**Problem:**
Copy out exactly the lines from the first line of the material below through the line containing "finger_pitch = 8.4; // [8:0.1:9]", and nothing beyond them.

**Provided data:**

=-=-=-=-=

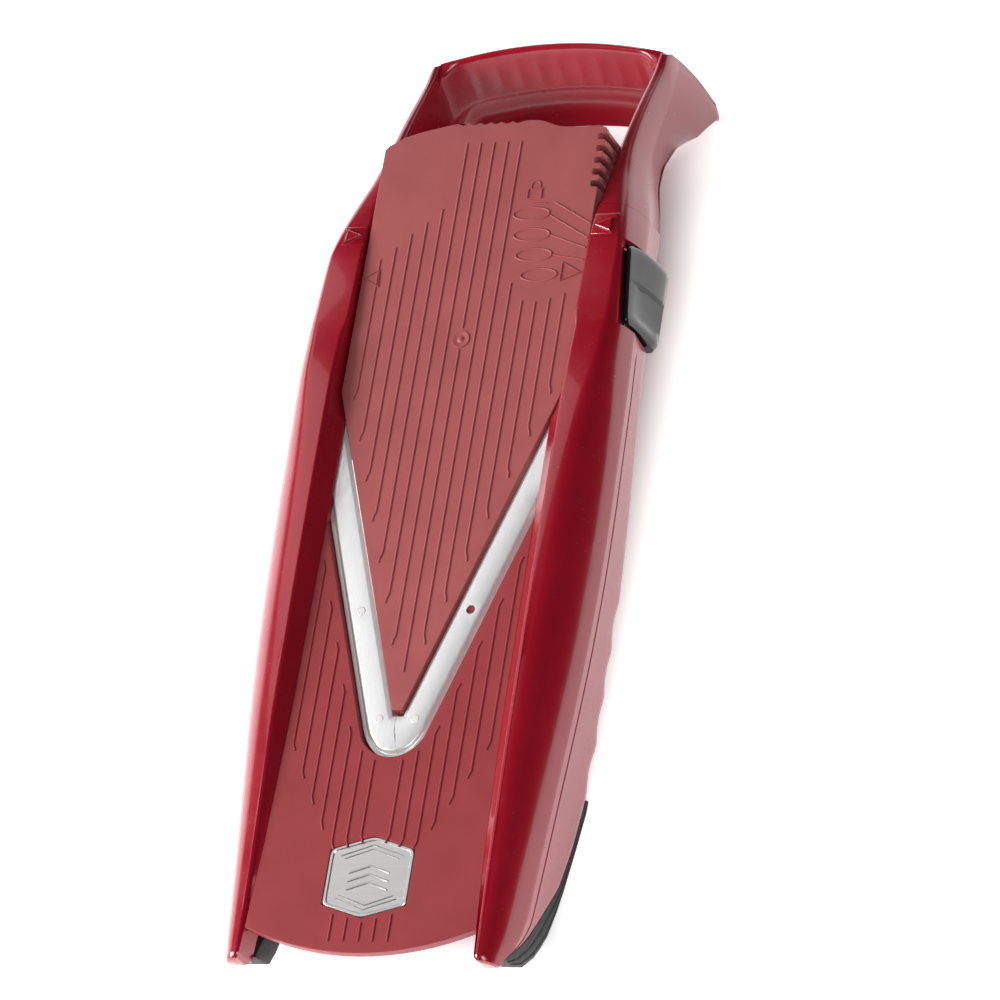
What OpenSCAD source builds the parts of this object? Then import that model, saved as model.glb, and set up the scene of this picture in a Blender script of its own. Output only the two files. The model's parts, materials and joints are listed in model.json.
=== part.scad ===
// V-blade mandoline slicer: a long frame with two rails and a hand grip, a fixed V of two
// blades, and a V-pointed food runway that slides on slanting grooves to set the slice height.
//
// Everything is drawn in the plate frame: x across (release button on +x), y along the
// plate towards the hand grip, z out of the slicing face, with z = 0 at the blades' flat
// top and y = 0 at the two lower blade pins. module placed() stands the slicer on its feet.

/* [Frame] */
// Half width of the frame at its widest point
half_width = 67.6; // [66:0.2:69]
// Wall thickness of the moulded frame
wall = 2.4; // [2:0.1:2.8]
// Height of the run-out plate's surface above the blades' flat top
plate_top = 1.3; // [1:0.1:1.6]
// Thickness of the run-out plate
plate_thick = 4; // [3.5:0.1:4.2]

/* [Hand grip] */
// Distance of the grip's crest from the lower blade pins
grip_y = 298; // [294:1:302]
// Depth of the grip's rear edge below the blades' flat top
grip_depth = 70.5; // [68:0.5:73]
// Width of one finger scallop
finger_pitch = 8.4; // [8:0.1:9]

/* [Blades] */
// Angle between each cutting edge and the slicer's long axis
edge_angle = 18.6; // [18:0.1:19]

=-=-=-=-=

**Answer to the exercise:**
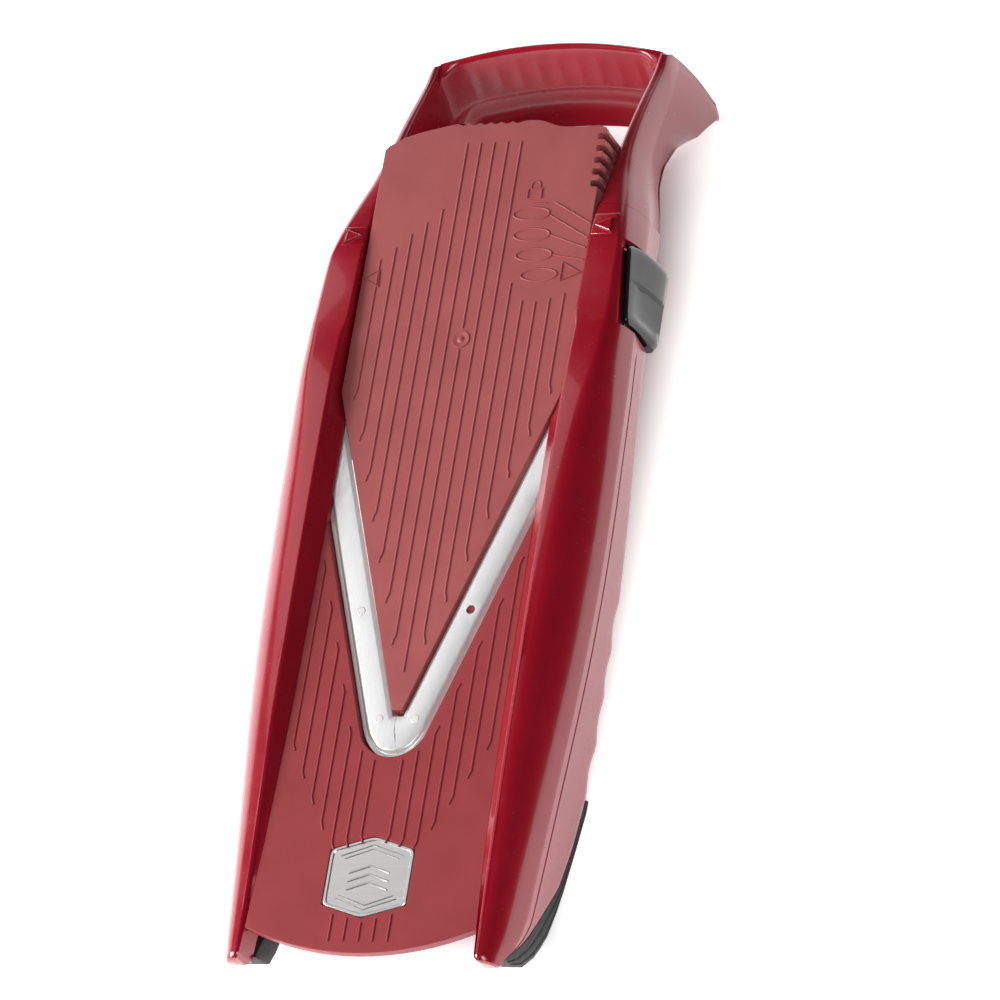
What OpenSCAD source builds the parts of this object? Then import that model, saved as model.glb, and set up the scene of this picture in a Blender script of its own. Output only the two files. The model's parts, materials and joints are listed in model.json.
=== part.scad ===
// V-blade mandoline slicer: a long frame with two rails and a hand grip, a fixed V of two
// blades, and a V-pointed food runway that slides on slanting grooves to set the slice height.
//
// Everything is drawn in the plate frame: x across (release button on +x), y along the
// plate towards the hand grip, z out of the slicing face, with z = 0 at the blades' flat
// top and y = 0 at the two lower blade pins. module placed() stands the slicer on its feet.

/* [Frame] */
// Half width of the frame at its widest point
half_width = 67.6; // [66:0.2:69]
// Wall thickness of the moulded frame
wall = 2.4; // [2:0.1:2.8]
// Height of the run-out plate's surface above the blades' flat top
plate_top = 1.3; // [1:0.1:1.6]
// Thickness of the run-out plate
plate_thick = 4; // [3.5:0.1:4.2]

/* [Hand grip] */
// Distance of the grip's crest from the lower blade pins
grip_y = 298; // [294:1:302]
// Depth of the grip's rear edge below the blades' flat top
grip_depth = 70.5; // [68:0.5:73]
// Width of one finger scallop
finger_pitch = 8.4; // [8:0.1:9]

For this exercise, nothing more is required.